Probe into Fed renovations remains unresolved

U.S. Attorney for the District of Columbia Jeanine Pirro said on X Friday that her office was ending its probe into the Fed’s extensive building renovations because the Fed’s inspector general would scrutinize them instead. But she added that her office could reopen the investigation if “the facts warrant doing so.” Apparently that didn’t bring Powell the closure he felt is needed.

“I’m waiting for the investigation to be well and truly over with finality and transparency,” he said. “I’m waiting for that and i will leave when i think it appropriate to do so.”

Fed holds rates steady amid internal divisions

The Fed Wednesday left its benchmark interest rate unchanged for the third straight meeting but signaled it could still cut rates in the coming months, moves that attracted the most dissents since October 1992. Three officials dissented in favor of removing the reference to a future cut, while a fourth, Stephen Miran, dissented in favor of an immediate rate cut.

The dissents underscore the level of division on the Fed’s 12-member rate-setting committee ahead of the end of Powell’s term as chair on May 15.

Global uncertainties and inflation concerns persist

“Developments in the Middle East are contributing to a high level of uncertainty about the economic outlook,” the Fed said in a statement after its two-day meeting. “Inflation is elevated, in part reflecting the recent increase in global energy prices.”

Warsh eyes sweeping changes, but faces inflation hurdle

Warsh has promised “regime change” at the central bank and may make sweeping changes to its economic models, communications strategies, and balance sheet. He has argued in favor of rate cuts, as Trump has demanded, but he will likely find it harder to implement the rate cut s with inflation topping 3%, above the Fed’s target of 2%.

Dissenting voices highlight policy split

The three officials who dissented against hinting that the Fed may reduce borrowing costs were Beth Hammack, president of the Federal Reserve Bank of Cleveland; Neel Kashkari, president of the Minneapolis Fed; and Lorie Logan, president of the Dallas Fed.

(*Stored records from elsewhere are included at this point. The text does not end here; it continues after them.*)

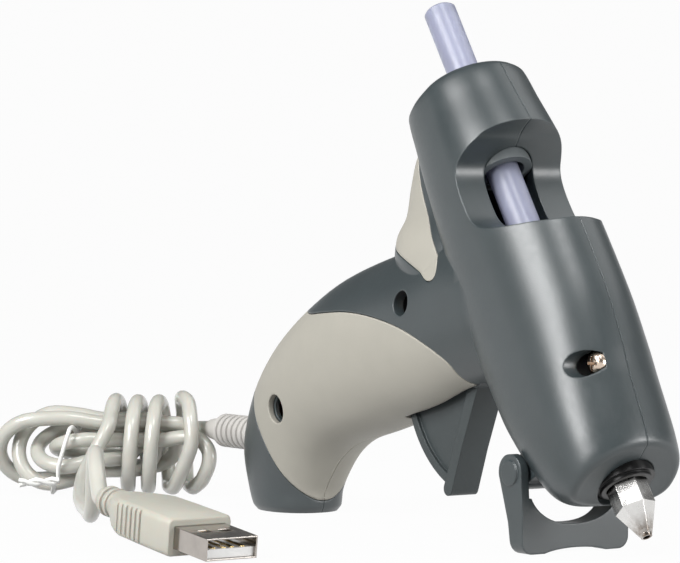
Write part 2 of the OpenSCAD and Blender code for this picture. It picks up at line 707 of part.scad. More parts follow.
plug_front = [25.9, -67.6, 2.52];
plug_turn = 2;
function on_plug(l) = plug_front - l * [cos(usb_lean) * cos(plug_turn), cos(usb_lean) * sin(plug_turn), -sin(usb_lean)];
hank_out = hank_route[len(hank_route) - 1];
hank_last = hank_out + 0.9 * (hank_out - hank_route[len(hank_route) - 2]);
tail_route = concat(
  [hank_out, hank_last],
  rounded([[-104.4, -28.3, 10.2], [-97, -34.6, 6.6], [-82.3, -43.4, 3], [-68, -49.6, 1.5], [-57, -54.6, 1.5],
    [-50.2, -57.6, 4], [-46.5, -59.4, 9.8], [-42.8, -61.2, 14.8], [-37.6, -63.7, 17], [-32.6, -66.2, 14.9],
    [-28.6, -67.9, 11.1], on_plug(51.2)], 2), [on_plug(48.8)],
  [on_plug(46)]
);
module cord_tail() { color(sheath) tube(tail_route, cord_d / 2, 8); }

// Wire tie round the hank's left half but under its top strands, its two ends twisted together in front
tie_r = 0.55;
function tie_reach(q) = 5 + 6.2 * min(1, max(0, (abs(q + 255) - 59) / 17));
module twist_tie() {
  ring = [for (i = [0 : 43]) let(q = -38 - 8 * i, p = ringed(-20.2 + 3.4 * sin(q), tie_reach(q), q)) [p[0], p[1], max(p[2], tie_r)]];
  twist = function(s, f) let(p = 250 * s + f) lay(-21.6 - 5.2 * s, 9.7 + 1.4 * s + 0.65 * cos(p), -7.4 + 0.3 * s + 0.65 * sin(p));
  first = [for (i = [7 : -1 : 0]) twist(i / 4, 30)];
  second = [for (i = [0 : 7]) twist(i / 4, 210)];
  color([0.93, 0.93, 0.92]) tube(concat(first, ring, second), tie_r, 6);
}

// The plug is drawn with its axis along X, its mouth at 0 and its cord end behind
module on_cord() {
  translate(plug_front) rotate([0, 0, plug_turn]) rotate([0, usb_lean, 0]) children();
}
// Overmould sections: place, width, height, corner radius
MOULD = [
  [-42.2, 6.8, 6.4, 3], [-39.6, 9.6, 6.9, 2.8], [-36.4, 12.6, 7.3, 2.2], [-33.4, 14.4, 7.6, 1.6], [-32, 14.8, 7.7, 1.4],
  [-24, 15.1, 7.8, 1.3], [-12.6, 15.2, 7.9, 1.3], [-12, 14.5, 7.2, 1]
];
// Rounded rectangle of 16 points across the plug's axis
function section(x, w, h, r) = [for (c = [0 : 3]) for (i = [0 : 3]) let(q = 90 * c + 30 * i)
  [x, (c == 0 || c == 3 ? 1 : -1) * (w / 2 - r) + r * cos(q), (c < 2 ? 1 : -1) * (h / 2 - r) + r * sin(q)]];
module usb_body() {
  color([0.9, 0.89, 0.84]) on_cord() difference() {
    union() {
      loft([for (i = [len(MOULD) - 1 : -1 : 0]) let(m = MOULD[i]) section(m[0], m[1], m[2], m[3])]);
      translate([-49, 0, 0]) rotate([0, 90, 0]) cylinder(r1 = 2.6, r2 = 3, h = 9, $fn = 32);
      for (i = [0 : 2]) translate([-47.4 + 2.2 * i, 0, 0]) rotate([0, 90, 0]) cylinder(r = 3.25, h = 1.1, $fn = 32);
    }
    translate([-50, 0, 0]) rotate([0, 90, 0]) cylinder(r = cord_d / 2 + 0.03, h = 8, $fn = 32);
    translate([-16, -usb_w / 2 - 0.02, -usb_h / 2 - 0.02]) cube([5, usb_w + 0.04, usb_h + 0.04]);
    for (i = [0 : 5]) for (y = [-1, 1]) translate([-32.2 + 1.8 * i, y * 9.1 - 2, -3.4]) cube([0.7, 4, 6.8]);
  }
}
module usb_shell() {
  color([0.82, 0.82, 0.83]) on_cord() difference() {
    translate([-16, -usb_w / 2, -usb_h / 2]) cube([16, usb_w, usb_h]);
    translate([-17, -usb_w / 2 + 0.3, -usb_h / 2 + 0.3]) cube([20, usb_w - 0.6, usb_h - 0.6]);
    for (y = [-3.55, 1.25]) translate([-7.6, y, -4]) cube([2.2, 2.3, 8]);
  }
}
module usb_tongue() {
  color([0.93, 0.93, 0.93]) on_cord() difference() {
    union() {
      translate([-16, -usb_w / 2 + 0.35, -usb_h / 2 + 0.33]) cube([15.2, usb_w - 0.7, 1.85]);
      translate([-16, -usb_w / 2 + 0.35, -usb_h / 2 + 0.33]) cube([3, usb_w - 0.7, usb_h - 0.66]);
    }
    for (y = [-3.5, -1, 1, 3.5]) translate([-11, y - 0.6, -usb_h / 2 + 1.98]) cube([9.6, 1.2, 0.5]);
  }
}
module usb_contacts() {
  color([0.85, 0.68, 0.3]) on_cord() for (y = [-3.5, -1, 1, 3.5])
    translate([-10.9, y - 0.5, -usb_h / 2 + 1.99]) cube([9.4, 1, 0.3]);
}

right_shell();
left_shell();
right_grip();
left_grip();
right_rear_panel();
left_rear_panel();
case_screws();
guide_ring();
glue_stick();
feed_carriage();
feed_clip();
trigger();
trigger_pin();
trigger_spring();
melt_chamber();
inlet_sleeve();
heater_plate();
heater_clip();
nozzle();
nozzle_collar();
stand();
stand_pins();
power_leads();
strain_relief();
cord_lead();
cord_hank();
cord_tail();
twist_tie();
usb_body();
usb_shell();
usb_tongue();
usb_contacts();
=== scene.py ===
"""Looks of a small hot-melt glue gun that stands nose down on its fold-out stand, its cord bundled beside it.

Lengths are written in millimetres and turned into metres where a mesh is made.
Row frame: X forward to the nozzle, Y to the gun's left, Z up, table at Z = 0.
Barrel frame: A along the glue stick to the nozzle, Y to the left, U away from the handle.
"""

import json
import logging
import math
from dataclasses import dataclass, field
from enum import Enum

import bmesh
import bpy
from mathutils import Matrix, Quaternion, Vector

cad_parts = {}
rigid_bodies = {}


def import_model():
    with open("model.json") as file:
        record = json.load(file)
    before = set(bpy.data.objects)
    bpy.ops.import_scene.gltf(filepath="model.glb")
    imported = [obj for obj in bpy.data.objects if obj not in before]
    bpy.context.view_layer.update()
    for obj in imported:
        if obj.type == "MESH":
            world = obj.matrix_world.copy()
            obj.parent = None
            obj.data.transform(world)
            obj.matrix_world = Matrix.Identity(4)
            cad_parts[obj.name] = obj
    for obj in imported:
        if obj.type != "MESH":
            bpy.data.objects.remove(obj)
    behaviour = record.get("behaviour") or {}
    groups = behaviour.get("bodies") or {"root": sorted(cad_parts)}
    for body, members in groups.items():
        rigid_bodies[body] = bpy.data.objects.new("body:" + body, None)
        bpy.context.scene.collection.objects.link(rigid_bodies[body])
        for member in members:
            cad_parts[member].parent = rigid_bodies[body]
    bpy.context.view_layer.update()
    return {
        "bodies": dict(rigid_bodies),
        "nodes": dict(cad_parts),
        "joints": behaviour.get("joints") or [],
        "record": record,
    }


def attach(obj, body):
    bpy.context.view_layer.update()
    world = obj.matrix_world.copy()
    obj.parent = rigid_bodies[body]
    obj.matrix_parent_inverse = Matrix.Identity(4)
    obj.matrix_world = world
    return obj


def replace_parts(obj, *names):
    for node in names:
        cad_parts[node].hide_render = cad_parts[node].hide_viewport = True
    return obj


MM = 0.001
LOG = logging.getLogger("glue_gun")

Point = tuple[float, float, float]
Flat = tuple[float, float]
Row = tuple[float, ...]
Colour = tuple[float, float, float]
Socket = bpy.types.NodeSocket


class Side(Enum):
    """The two halves of the gun, by the sign of Y."""

    RIGHT = -1
    LEFT = 1


class Body(Enum):
    """The rigid bodies that newly made pieces ride on."""

    CASE = "case"
    STAND = "stand"


class Solve(Enum):
    """What a cutting tool does to the solid that it meets."""

    CUT = "DIFFERENCE"
    KEEP = "INTERSECT"
    JOIN = "UNION"


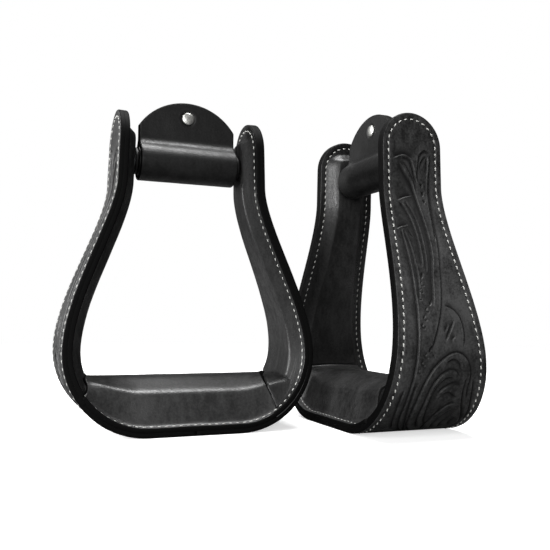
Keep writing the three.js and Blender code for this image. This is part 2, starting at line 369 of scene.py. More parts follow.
# Full-grain strap leather, dyed black and waxed: fine pores, a soft satin gloss that varies where it was
# rubbed, and painted shade in the tooled cuts
def strapLeather(name, look):
    material, tree, coordinates = startMaterial(name)
    pores = addNode(tree, "ShaderNodeTexVoronoi", {"Vector": coordinates, "Scale": 1 / look["grain"]})
    stretch = addNode(tree, "ShaderNodeMapping", {"Vector": coordinates, "Scale": look["streakStretch"]})
    streaks = addNode(tree, "ShaderNodeTexNoise", {
        "Vector": stretch.outputs[0], "Scale": 1 / look["streak"], "Detail": 4.0, "Roughness": 0.62,
    })
    clouds = addNode(tree, "ShaderNodeTexNoise", {
        "Vector": coordinates, "Scale": 1 / look["cloud"], "Detail": 3.0,
    })
    scuffed = addNode(tree, "ShaderNodeTexNoise", {
        "Vector": coordinates, "Scale": 1 / look["speck"], "Detail": 3.0, "Roughness": 0.7,
    })
    tooling = addNode(tree, "ShaderNodeAttribute", attribute_name="tooling").outputs["Fac"]
    mixed = addNode(tree, "ShaderNodeMath", {0: streaks.outputs[0], 1: clouds.outputs[0]}, operation="ADD")
    worn = addNode(tree, "ShaderNodeMath", {0: mixed.outputs[0], 1: scuffed.outputs[0]}, operation="ADD")
    tone = addNode(tree, "ShaderNodeMapRange", {"Value": worn.outputs[0], "From Min": 1.25, "From Max": 1.8})
    dyed = addNode(tree, "ShaderNodeMix", {
        "Factor": tone.outputs[0], 6: linearColour(look["dark"]), 7: linearColour(look["light"]),
    }, data_type="RGBA")
    # Painted shade: where the tooling attribute marks a cut, the colour goes towards a near-black shade colour
    cut = addNode(tree, "ShaderNodeMix", {
        "Factor": tooling, 6: dyed.outputs[2], 7: linearColour(look["recess"]),
    }, data_type="RGBA")
    gloss = addNode(tree, "ShaderNodeMapRange", {
        "Value": worn.outputs[0], "From Min": 1.15, "From Max": 1.85,
        "To Min": look["roughness"] + look["rubbed"], "To Max": look["roughness"] - look["rubbed"],
    })
    rough = addNode(tree, "ShaderNodeMapRange", {
        "Value": tooling, "To Min": gloss.outputs[0], "To Max": look["recessRoughness"],
    })
    grain = addNode(tree, "ShaderNodeMath", {
        0: pores.outputs["Distance"], 1: look["poreDepth"],
    }, operation="MULTIPLY")
    relief = addNode(tree, "ShaderNodeMath", {0: grain.outputs[0], 1: worn.outputs[0]}, operation="ADD")
    bump = addNode(tree, "ShaderNodeBump", {
        "Height": relief.outputs[0], "Strength": look["bump"], "Distance": look["bumpDepth"],
    })
    shader = addNode(tree, "ShaderNodeBsdfPrincipled", {
        "Base Color": cut.outputs[2], "Roughness": rough.outputs[0], "Normal": bump.outputs[0],
        "IOR": 1.5, "Specular IOR Level": look["specular"], "Coat Weight": look["coat"],
        "Coat Roughness": look["coatRoughness"],
    })
    finishMaterial(tree, shader)
    return material


# Waxed polyester thread: bright white with a soft sheen and a fine lay
def threadMaterial(look):
    material, tree, coordinates = startMaterial("waxedPolyesterThread")
    lay = addNode(tree, "ShaderNodeTexNoise", {"Vector": coordinates, "Scale": 1 / look["lay"], "Detail": 2.0})
    tone = addNode(tree, "ShaderNodeMix", {
        "Factor": lay.outputs[0], 6: linearColour(look["dark"]), 7: linearColour(look["light"]),
    }, data_type="RGBA")
    bump = addNode(tree, "ShaderNodeBump", {"Height": lay.outputs[0], "Strength": 0.4, "Distance": 0.0001})
    shader = addNode(tree, "ShaderNodeBsdfPrincipled", {
        "Base Color": tone.outputs[2], "Roughness": 0.55, "Normal": bump.outputs[0], "Sheen Weight": 0.2,
    })
    finishMaterial(tree, shader)
    return material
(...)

Miran was appointed to the Fed’s Washington board by Trump last September. The regional Fed bank presidents have historically been more likely to dissent, while the Washington-based governors more often support the chair.

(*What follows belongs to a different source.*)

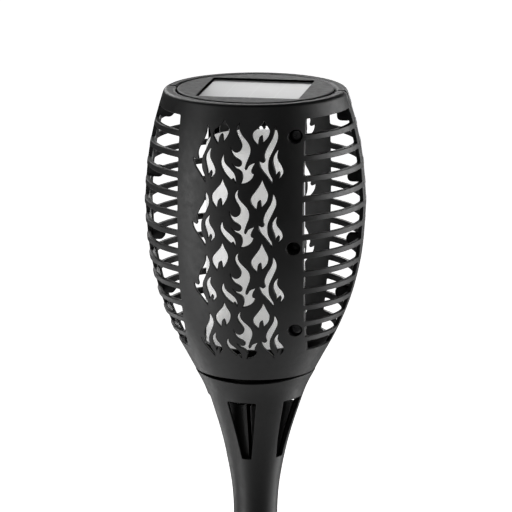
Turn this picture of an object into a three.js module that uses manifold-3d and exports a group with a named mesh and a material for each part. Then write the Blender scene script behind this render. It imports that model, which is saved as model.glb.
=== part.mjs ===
// A solar flame torch for the garden: a slatted barrel head with flame cut-outs, a slotted funnel throat,
// a two-part pole and a ground spike.
// Millimetres, +Z up. The origin is on the torch's axis at ground level, under the spike's collar.
// The front panel faces -Y. Depths in the head and throat are counted down from the rim of the head.

import * as THREE from "three";
import { mergeVertices } from "three/addons/utils/BufferGeometryUtils.js";
import Module from "manifold-3d";

const wasm = await Module();
wasm.setup();

// ---- driving dimensions ----

const RIM = 640; // height of the head's rim above the ground
const SEAM = -154; // depth of the joint between head and throat
const WALL = 2.2; // thickness of the head's and throat's mouldings
const GAP = 0.3; // clearance between pieces that touch
const ROUND = 32; // sides of a full turn on the large pieces
const MEDIUM_ROUND = 20; // sides of a full turn on the lamp and the pole
const SMALL_ROUND = 12; // sides of a full turn on screws and other small pieces
const PILOT_ROUND = 8; // sides of a full turn on shanks and the holes they go into
const BEYOND = 80; // how far a cutter reaches, past the outside of every piece

const PANEL = { width: 54.5, depth: 54, top: -1, thickness: 1.8, padThickness: 0.8 };
const CAP = { radius: 42.4, edge: -3, hub: 38.2, hubLow: -5.4, pocketFloor: -4.2 };
const COVER = { radius: 41, top: -5.7, low: -7.7, dish: 27, dishLow: -15.4, wall: 1.6, screwRadius: 34.2 };
const BOARD = { radius: 24, low: -11.6, top: -10.2, chipTop: -8.6 };
const LEDGE = { inner: 38.8, top: -3.3, low: -5.3 };
const MOUTH = { inner: 43.1, top: -0.9, bevel: 44.2, shoulder: 48.2 };
const RIB = { inner: 27.6, outer: 30, top: -150, low: -152 };
const WINDOW = { top: -8.4, bottom: -137.6, edge: 34, edgeLow: 32.4, strip: 4.8 };
const SLATS = { count: 12, first: -17.8, pitch: 10.95, shrink: 0.066, height: 3.1 };
const FLAMES = { rows: 4, pitch: 34.3, repeat: 36, teardrops: 2, teardropDrop: 3.2, tallRise: 1.3 };
const CAGE_SCREW = {
  across: [29.2, 29.2, 28.2],
  depths: [-16.9, -76.3, -123.9],
  seats: [-40.4, -40.4, -33.4],
  hole: 3.5,
  boss: 4.6,
  floor: 5.6,
  head: 2.9,
  headHeight: 1.8,
  shank: 1.3,
  length: 9.5,
};
const EAR = { depths: [-13.4, -46.7, -81.4, -111.2], reach: 8, height: 6 };
const FRAME = { radius: 29.5, top: -138.5, groove: 27, floorTop: -143, floorLow: -146, bottom: -153.6 };
const RAIL = { low: 25.4, high: 31.6, thickness: 4.5, top: -8.4, bendTop: -92, bendLow: -118, webInner: -8 };
const DIFFUSER = { radius: 26.8, wall: 1.6, top: -27, bottom: -142.6 };
const CORE = { radius: 12.4, bore: 10, top: -34, bottom: -142.6 };
const LEDS = { columns: 8, rows: 8, pitch: 11.8, top: -43, size: 3.4, proud: 1.2 };
const BATTERY = { radius: 9.1, bottom: -138, length: 65 };
const SPRING = { turns: 2.5, wide: 6.4, narrow: 4, wire: 0.35, low: -141.6, height: 2.6 };
const SPIGOT = { radius: 21.5, inner: 18.9, bottom: -163.6 };
const LUG = { count: 3, reach: 24.2, top: -161, angle: 28, twist: 40 };
const COLLAR = { inner: 22.2, top: -158.2, low: -160.6 };
const BUTTON = { radius: 7, flange: 9, face: -162.6, plateTop: -158.6, plateLow: -160.6 };
const SLOT = { count: 5, turn: -8, top: -169, bottom: -203, halfTop: 8.2, halfBottom: 2.6 };
const LINER = { top: -172, topRadius: 17.4, low: -204.5, lowRadius: 12.4, wall: 1.6, ribWidth: 2.1 };
const RIM_DIP = { half: 27, dip: 2.1 };
const SLEEVE = { bottom: -250, stopLow: -213, stopTop: -211, stopBore: 8 };
const POLE = { radius: 9.5, bore: 8.1, socket: 9.9, meet: 213.5 };
const COUPLER = { radius: 7.75, bore: 6, engage: 36, flange: 1.4 };
const SPIKE = {
  tip: -140,
  taperTop: -26,
  finReach: 15,
  finHalf: 1.3,
  collar: 22,
  socketTop: 40,
  socketFloor: 8,
};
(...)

The dissents could renew tension between the Trump administration and the bank presidents, who White House officials have previously criticized.

‘Two Popes’ scenario may deepen tensions

Powell’s decision to stay on could worsen tensions with the Trump administration and would create what some analysts refer to as a “two Popes” scenario, with a chair and former chair both on the Fed’s board. In that case, divisions among policymakers could increase, if some decided to follow Powell’s lead rather than Warsh’s.

Powell dismissed the notion that his staying on could cause dissension, saying, “My intention is not to interfere.”

Murky economic outlook complicates Fed’s path

The unusual situation comes while the economy remains unusually murky, putting the Fed in a difficult spot. Inflation has jumped to 3.3%, a two-year high, as the war has sharply raised gas prices. That makes it harder for the central bank to reduce rates. The Fed typically leaves rates unchanged, or even raises them, if inflation is worsening.

At the same time, hiring has ground almost to a halt, leaving those without jobs frustrated by the difficulty of finding new ones. Typically, the Fed cuts rates when the job market is weak, to spur more spending and job gains.

But layoffs also remain low, as employers appear to be following a “ low-hire, low-fire ” strategy. Many Fed officials have suggested that as long as the unemployment rate is low, the central bank doesn’t need to cut rates to spur more spending and hiring. Unemployment declined to 4.3% in March, from 4.4%.